Professor Coates says that my summary of the literature showing that campaign contributions have little or no effect on voting by Members of the U.S. Congress is off point because “the standard view is not that contributions buy roll call votes . . . but that they buy access, through which lobbyists help shape agendas, something that is much harder to observe, measure and relate to contributions.” He is right, but only because the “standard view” has changed over time. In the 1970s and early 1980s the claim of campaign finance reformers was that money bought votes. When the evidence didn’t support that argument, the “standard view” moved on. He is also correct that today the “standard view” is about the relationship between lobbying and contributions on the one hand, and policy outcomes on the other hand. That is why the original post cited to the empirical literature that, thus far, finds little effect.
The evolution in the “standard view,” perhaps more accurately the current “popular unease,” with campaign finance reminds that the campaign finance system is constantly in flux. Candidates, parties, interest groups, contributors are continuously changing their strategies in reaction to changes in the environment . After the Supreme Court ruled in 2010 that corporations could spend unlimited sums on elections as long as the money was spent independent of any particular candidate a common fear was that large independent expenditure campaigns aligned with conservatives would skew election outcomes. That fear has now subsided, if not evaporated, in the wake of the 2012 elections where a group led by a Republican operative spent somewhere close to $400 million to help Republicans with virtually no success. In 2014 the fear (or hope depending upon one’s political leanings) is that independent spending will tilt the results in favor of liberal candidates. The problem for reformers is the system’s dynamism: yesterday’s reform proposals are often overtaken by today’s changes in the system.

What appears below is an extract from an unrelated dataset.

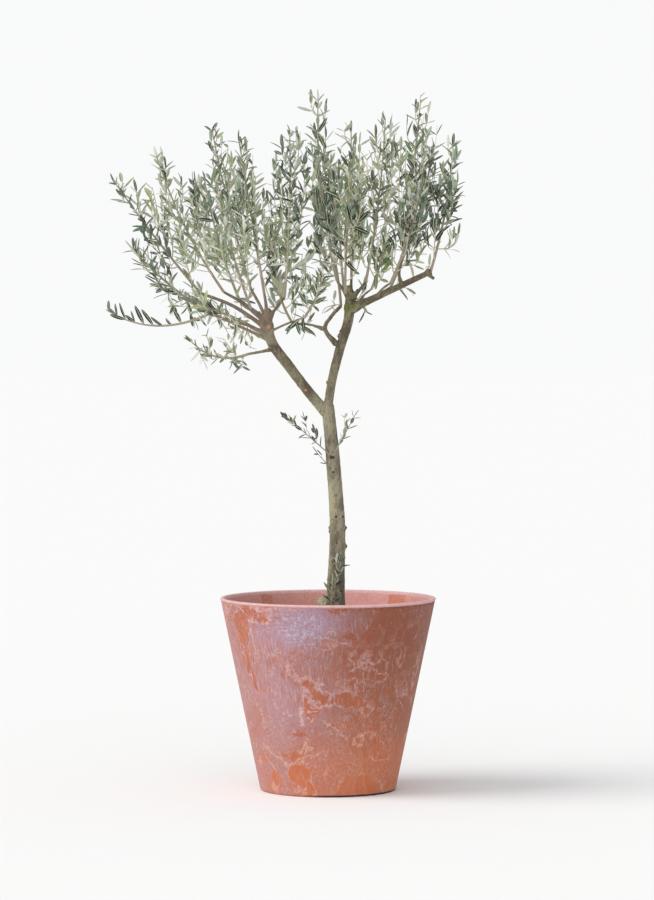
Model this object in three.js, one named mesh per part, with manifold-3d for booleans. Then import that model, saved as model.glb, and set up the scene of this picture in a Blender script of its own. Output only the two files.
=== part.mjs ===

Professor Coates urges that money must be important because elected officials devote so much time to raising it. There are perverse incentives at work in the American campaign finance system that drive candidates towards raising ever larger sums. The more a candidate raises, the more his or her consultants, media advisers, and other hangers-on make. (The more too local television stations earn – an often overlooked, and fierce, opponent of reigning in campaign spending.) When those on whom candidates rely to steer them to victory argue for more money, it is the rare candidate who resists.
Stanford Professor Bruce Cain flagged the issue in his critique of Harvard Law Professor Larry Lessig’s Republic Lost, another volume criticial of American campaign finance. As he says there, the effect of these incentives is an area crying out for more research and analysis. Perhaps by someone schooled in both law and economics?
Maurits Breul notes that one of the papers relied upon in the original post was by Professor Jeff Milyo, a Senior Fellow at the Cato Institute. Professor Breul implies that as a result anything Professor Milyo says cannot be trusted. The quality of Professor Milyo’s work stands or falls on its own — not on whom he is associated with. In the case of the cited paper its quality speaks for itself. Indeed, and ironically, in a portion I did not cite, Professor Milyo echoes Professor Coates comment about the state of empirical research, explaining why, given the current limitations of social science research, the empirical evidence to date cannot be considered definitive. Those, like Professor Breul, unhappy with the implications of the current learning on the influence of money on American democracy for their preferred policy reforms, should put the Milyo paper at the top of their reading list rather than dismissing it out-of-hand because Professor Milyo is a fellow at this or that think tank.